Narayam or ezhuthani is a writing instrument (stylus) used since antiquity in South India, Sri Lanka and other proximate regions of Asia. It is a long piece of iron with a sharpened or pointed end and fabricated to ergonomically fit into the writer's fist. Although similar to the modern day pen in shape and use, instead of using a colored ink, it scribes on the surface (normally a pre-treated palm leaf), creating fine scratches in the form of letters and shapes.

== Description and use ==
Narayam was the primary tool to scribe on palm-leaf manuscripts called thaliyola, the pre-treated leaf of an Asian palmyra palm. Until the introduction of paper, the palm leaves remained as the primary medium for creating, circulating and preserving written articles in the region.
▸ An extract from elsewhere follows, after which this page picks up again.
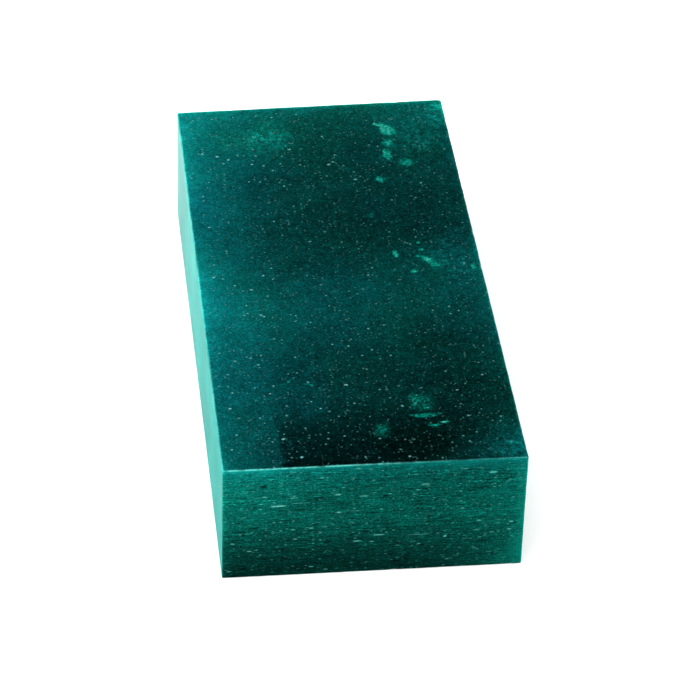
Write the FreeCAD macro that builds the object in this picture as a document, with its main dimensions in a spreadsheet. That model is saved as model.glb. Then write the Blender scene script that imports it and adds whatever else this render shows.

Narayam was made in shapes and sizes to suit the writer's style and ergonomic comfort. They ranged from very simple design to the most eloquent fashions befitting the status of its users. Sometimes, it was maintained as an accessory to other personal utility tools like pocket knives, etc., similar to the Swiss Army knife culture. In addition to scribing, the narayam could be used as a punching pin to pierce small holes on the palm leaves. Through these holes, the individual leaves were kneaded together using threads, thereby forming a bound collection which is commonly known as a grantha (book), e.g. Guru Granth Sahib.